Говорят про то, что миллионы оставил, и всё христианам, и что зелёную палочку, которую закопал он на кургане, не «источил червь», а так и лежит зелёная…[14]
И снова:
– Жил так – так и в гроб положили: извините, синие порточки надели, рубашку красную… Как у простого мужика порточки, извините вы меня, и рубашка и больше ничего…
Приехали на станцию Щёкино рано утром. До Ясной Поляны вёрст восемь.
Взяли ямщика на розвальнях, с бубенчиками, он закутал нас овчинным тулупом, и поехали…
А уж непогода какая! Так и мятёт мятель. Прямо в лицо бьёт снежная пыль, с дороги смело почти весь снег, и сани прыгают по шершавой, замёрзшей земле…
И всё хорошо. И снег, и ветер, и вьюга, и бубенцы, и запах овчинного тулупа, и свежий воздух, и простор, и небо…

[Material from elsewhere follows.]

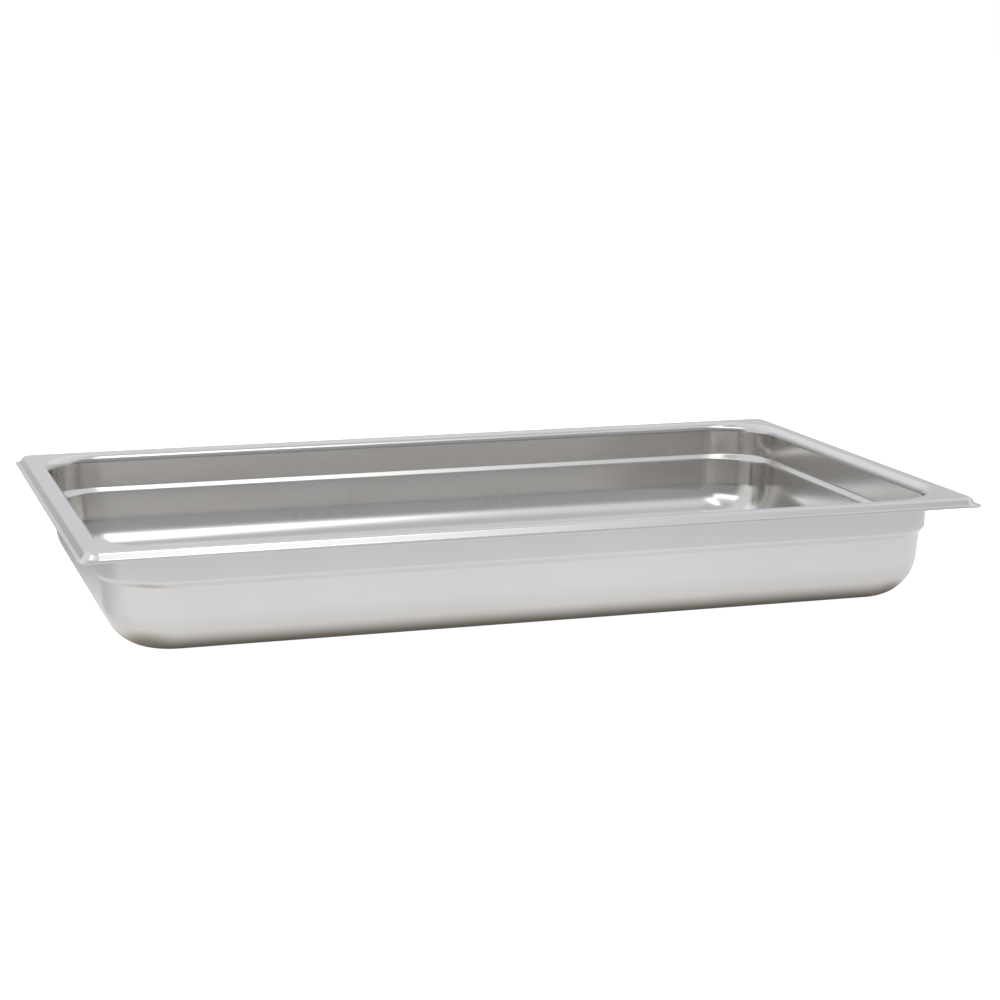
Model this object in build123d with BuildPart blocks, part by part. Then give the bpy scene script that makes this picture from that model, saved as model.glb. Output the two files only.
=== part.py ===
"""Full-size food pan, 65 mm deep, drawn from one sheet of stainless steel.

Millimetres. The origin is the centre of the underside of the floor, +Z is up and +X runs along the long side.

A pan of this kind is a single blank of sheet metal: the well is deep drawn, the flange is left standing round
its mouth, and the lip is turned down round the flange and trimmed to its outline. Nothing is welded, riveted
or hinged to it, so the part is one solid, one sheet thick.
"""

import os
from math import atan2, radians, tan

from build123d import *

# Overall size
LENGTH = 530.0  # along X, over the lip
WIDTH = 325.0  # along Y, over the lip
HEIGHT = 65.0  # underside of the floor to the top of the flange
SHEET = 0.8

# Lip: it turns down from the flange, then flares into a narrow foot whose edge is trimmed upright
LIP_DEPTH = 4.15  # top of the flange down to the top of the foot, at the trimmed edge
LIP_SLOPE = 55.0  # degrees below the horizontal
LIP_BEND = 2.2
LIP_CORNER = 6.5  # plan radius of the trimmed outline
FOOT_WIDTH = 1.9
FOOT_DROOP = 8.0  # degrees below the horizontal
FOOT_BEND = 1.2
TRIM_ALLOWANCE = 2.4  # how far the foot stands past the outline before it is trimmed

# Flange
FLANGE_WIDTH = 15.7  # outline to the outer face of the well
FLANGE_CORNER = 5.5  # plan radius of its flat, where the lip starts
FLANGE_RUN_ON = 1.0  # how much of that flat is made with the lip

# Well: an upright upper wall, a shoulder that keeps stacked pans from jamming, and a tapered lower wall
WELL_CORNER = 39.0  # plan radius of the outer face, the same all the way down the wall
WELL_BEND = 5.5  # upper radius of the bend from the flange into the wall
SHOULDER_TOP = 43.5  # height of the upper end of the shoulder, on the inner skin
SHOULDER_BASE = 40.3
SHOULDER_STEP = 2.2
SHOULDER_BEND = 2.0  # the smaller radius of each of its two bends
WALL_DRAFT = 4.3  # degrees from the vertical, below the shoulder
FLOOR_BEND = 27.0  # outer radius between the wall and the floor

# Upper skin of the lip, from past the trimmed edge inwards to the flat of the flange
foot_fall = tan(radians(FOOT_DROOP))
foot_root_depth = LIP_DEPTH - FOOT_WIDTH * foot_fall
slope_top_inset = FOOT_WIDTH + foot_root_depth / tan(radians(LIP_SLOPE))
lip_end_inset = slope_top_inset + LIP_BEND * tan(radians(LIP_SLOPE / 2)) + FLANGE_RUN_ON
lip_end_corner = FLANGE_CORNER - FLANGE_RUN_ON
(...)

Хорошо, потому что «изнутри» хорошо. И теперь уж это навсегда. И никто отнять не может. И странная, радостная мысль приходит: «Пойду на могилу и там скажу ему об этом…»
Вот уже несколько недель мир живёт в атмосфере какого-то чуда. В атмосфере бессмертия, показанного тленному, зарытому в мелочах миру. И стараешься не думать, а отдаваться этому чувству. Потому что от него свободно и радостно на душе, как бывало в редкие, «особенные» минуты в детстве… Когда сам для себя сочинял сказки, превращая все предметы в живые существа. И никто не знал об этом, и вот приводило в восторг, что один ты только видел и знаешь, что стол, лампа и стулья живут и разговаривают между собой.
Так и теперь. Точно во сне или в детстве, всё кругом оживало. Становилось большим и светлым. И чем дальше, в поле, в вьюгу увозил нас ямщик, тем сильнее было то сказочное чувство жизни…
Живой снег крутился в воздухе, об живую землю стучали полозья саней, живые белые берёзы одна за другой бежали нам навстречу…
А когда мы въехали в яснополянскую аллею, сошли с ямщика, бубенчики перестали звенеть, и тихо зашумели деревья, – казалось, вот сейчас дойдём ещё немного, ещё перейдём какую-то чёрточку и увидим настоящее, с глаз рассыплется какая-то зелёная завеса, заволакивающая мир туманом.